Academy rules of the day stated that a film had to have a public screening in Los Angeles to be Oscar-eligible in a given year. Although Limelight had a one-week run in San Francisco in 1955, it did not make its required L.A. premier until December 1972. Finally, in March 1973, Chaplin, Ray Rasch, and Larry Russell (the latter two long deceased) shared the Oscar for Best Music, Original Dramatic Score of the twenty-year-old film. The previous spring, Chaplin had broken his pledge and come back to Hollywood to accept a second Honorary Award “for the incalculable effect he has had in making motion pictures the art form of this century.”[9]
1 Oscar Sees Dead People
James Dean only had three major film roles in his all-too-brief career. Yet he was nominated for Best Actor honors in consecutive years—both posthumously. Six months after the charismatic actor debuted in East of Eden (1955) and weeks before the opening of Rebel without a Cause (1955), he was killed. On September 30, 1955, at age twenty-four, his Porsche Spyder collided with another car on a mountain road near Cholame, California, only hours after Dean was ticketed for speeding.
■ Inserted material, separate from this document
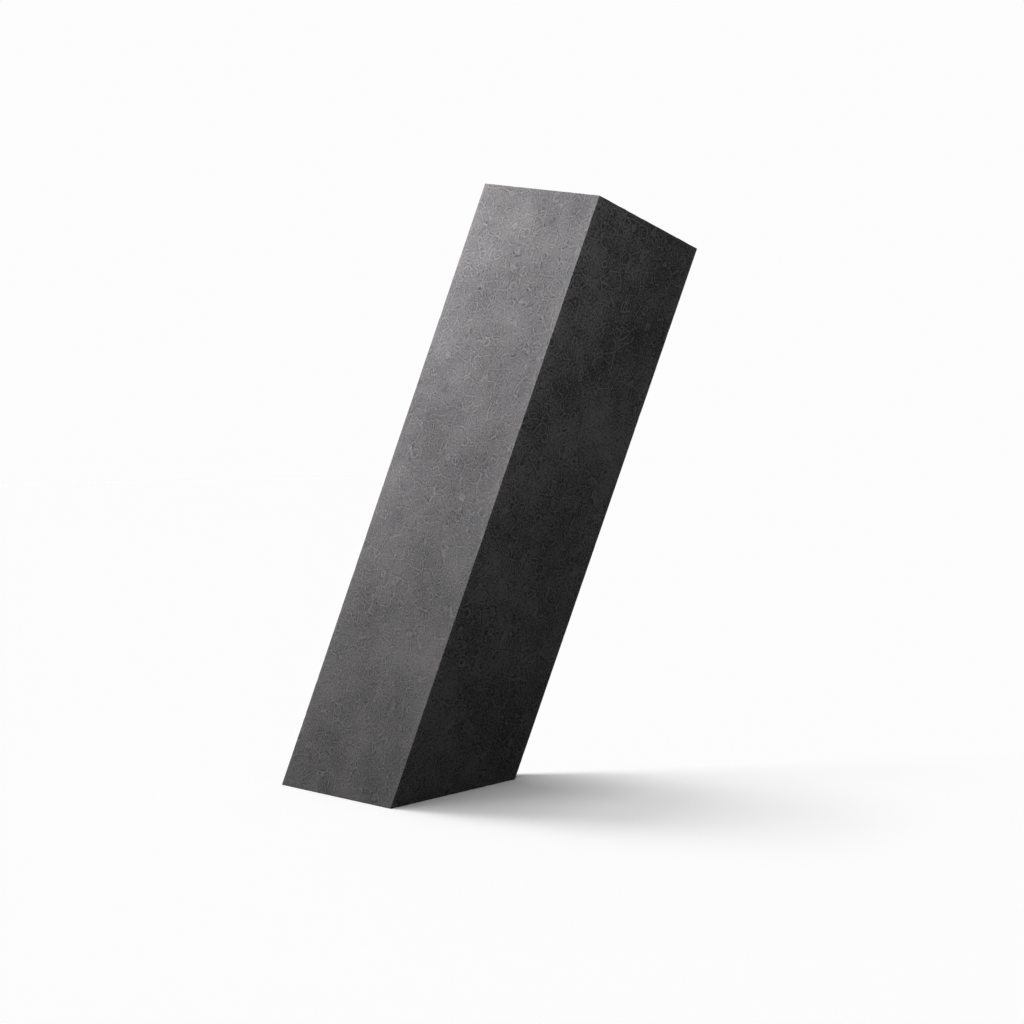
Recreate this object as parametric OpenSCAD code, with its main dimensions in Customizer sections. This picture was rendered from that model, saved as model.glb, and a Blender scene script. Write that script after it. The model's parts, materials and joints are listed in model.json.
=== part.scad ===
// Square stick of pressed charcoal, standing on its slanted drawing end.
// Millimetres. The origin is the middle of the foot's face, +Z is up, and
// the stick leans towards +X. It has one piece: nothing is fitted to it.

/* [Stick] */
// Width across two opposite sides of the square section
stick_side = 19.05; // [10:0.05:30]
// Length of the centre line, from the foot's face to the sawn end
stick_length = 73; // [45:1:150]
// Radius of the four long corners, as the press leaves them
corner_radius = 0.06; // [0.05:0.01:3]

/* [Drawing end] */
// Slant of the foot's face, which is how far the standing stick leans, in degrees
lean_angle = 20; // [0:1:40]
// Turn of the section about the centre line, in degrees, where 45 leans it over a corner
turn_angle = 45; // [0:5:90]
// Width of the worn bevel round the foot's face, on the face and on the sides
foot_bevel = 0.08; // [0.04:0.01:2]

/* [Sawn end] */
// Slope of the sawn end from square, in degrees, rising on the side that the stick leans to
saw_slope = 2; // [-10:0.5:10]
// Width of the crumbled bevel round the sawn end, on the end and on the sides
saw_bevel = 0.08; // [0.04:0.01:2]

/* [Hidden] */
$fn = 48;

side_count = 4;
// Past both ends the pressed blank is longer than any slant takes off
blank_spare = 2 * stick_side;
// Half the width of a cutting block, and its depth: more than it has to clear
block_reach = stick_length + blank_spare;

// The blank's own frame has its centre line on Z and the foot's face through the origin
foot_middle = [0, 0, 0];
foot_facing = [sin(lean_angle), 0, -cos(lean_angle)];
saw_middle = [0, 0, stick_length];
saw_facing = [-sin(saw_slope), 0, cos(saw_slope)];

// Outward direction of one of the four long sides
function side_facing(side) =
    let (heading = turn_angle + side * 360 / side_count)
    [cos(heading), sin(heading), 0];

// Middle of the edge where an end's face, through the centre line, meets a long side
function rim_point(middle, facing, outward) =
    let (lean = outward * facing)
    middle + (outward - lean * facing) * stick_side / 2 / (1 - lean * lean);

// How deep a bevel of this width cuts below the edge between two faces
function bevel_depth(bevel, facing, outward) =
    bevel * sqrt((1 - outward * facing) / 2);

// Square with round corners
module section() {
    core = stick_side - 2 * corner_radius;
    square([stick_side, core], center = true);
    square([core, stick_side], center = true);
    for (x = [-core / 2, core / 2], y = [-core / 2, core / 2])
        translate([x, y])
            circle(r = corner_radius);
}

// The pressed bar before its ends are cut
module pressed_blank() {
    translate([0, 0, -blank_spare])
        rotate([0, 0, turn_angle])
            linear_extrude(height = stick_length + 2 * blank_spare)
                section();
}

// Block that fills all the space near a plane on the side that it faces
module beyond_plane(point, facing) {
    tilt = acos(facing.z / norm(facing));
    heading = atan2(facing.y, facing.x);
    translate(point)
        rotate([0, tilt, heading])
            translate([-block_reach, -block_reach, 0])
                cube([2 * block_reach, 2 * block_reach, block_reach]);
}

// What is taken off one end: all past its face, and a bevel along each side
module end_cut(middle, facing, bevel) {
    beyond_plane(middle, facing);
    for (side = [0 : side_count - 1]) {
        outward = side_facing(side);
        bisector = (facing + outward) / norm(facing + outward);
        rim = rim_point(middle, facing, outward);
        beyond_plane(rim - bevel_depth(bevel, facing, outward) * bisector, bisector);
    }
}

module charcoal_bar() {
    color([0.27, 0.26, 0.28])
        rotate([0, lean_angle, 0])
            difference() {
                pressed_blank();
                end_cut(foot_middle, foot_facing, foot_bevel);
                end_cut(saw_middle, saw_facing, saw_bevel);
            }
}

charcoal_bar();
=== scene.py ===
"""Looks of the charcoal stick: its pressed skin, the studio round it and the photograph's camera."""

import json
import math

import bpy
import numpy as np
from mathutils import Matrix, Vector, noise


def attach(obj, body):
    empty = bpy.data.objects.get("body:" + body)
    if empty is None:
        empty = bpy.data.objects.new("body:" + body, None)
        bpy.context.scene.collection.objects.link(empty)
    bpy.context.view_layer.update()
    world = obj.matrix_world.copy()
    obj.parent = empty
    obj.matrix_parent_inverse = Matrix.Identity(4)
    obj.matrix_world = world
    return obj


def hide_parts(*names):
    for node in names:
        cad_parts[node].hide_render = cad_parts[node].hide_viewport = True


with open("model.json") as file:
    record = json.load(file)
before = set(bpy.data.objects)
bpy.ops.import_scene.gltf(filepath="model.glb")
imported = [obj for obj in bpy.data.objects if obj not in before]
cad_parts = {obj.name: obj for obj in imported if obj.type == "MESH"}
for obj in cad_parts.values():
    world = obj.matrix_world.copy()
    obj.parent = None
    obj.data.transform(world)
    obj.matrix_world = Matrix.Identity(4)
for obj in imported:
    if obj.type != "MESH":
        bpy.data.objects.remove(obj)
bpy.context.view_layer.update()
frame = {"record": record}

MM = 0.001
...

The late Dean received an Oscar nod that winter for East of Eden but lost to Ernest Borgnine in the Best Picture winner Marty. Because Dean’s final film, Giant (1956), was not released until the following year, he had a second chance from beyond the grave but lost to Yul Brynner in The King and I.
Veteran film star Peter Finch died of a heart attack not long before being nominated for Best Actor in Network (1976). He became the first performer to win after his death. His Oscar was accepted by his widow, Eletha Finch, and the film’s screenwriter, Paddy Chayefsky.
Twenty-eight-year-old Heath Ledger died on January 22, 2008, from what was determined to be an accidental overdose of multiple prescription drugs. One year later to the day, he was nominated for Best Supporting Actor for playing The Joker in The Dark Knight (2008). When he became the first posthumous winner in this category, his parents and sister accepted on his behalf.[10]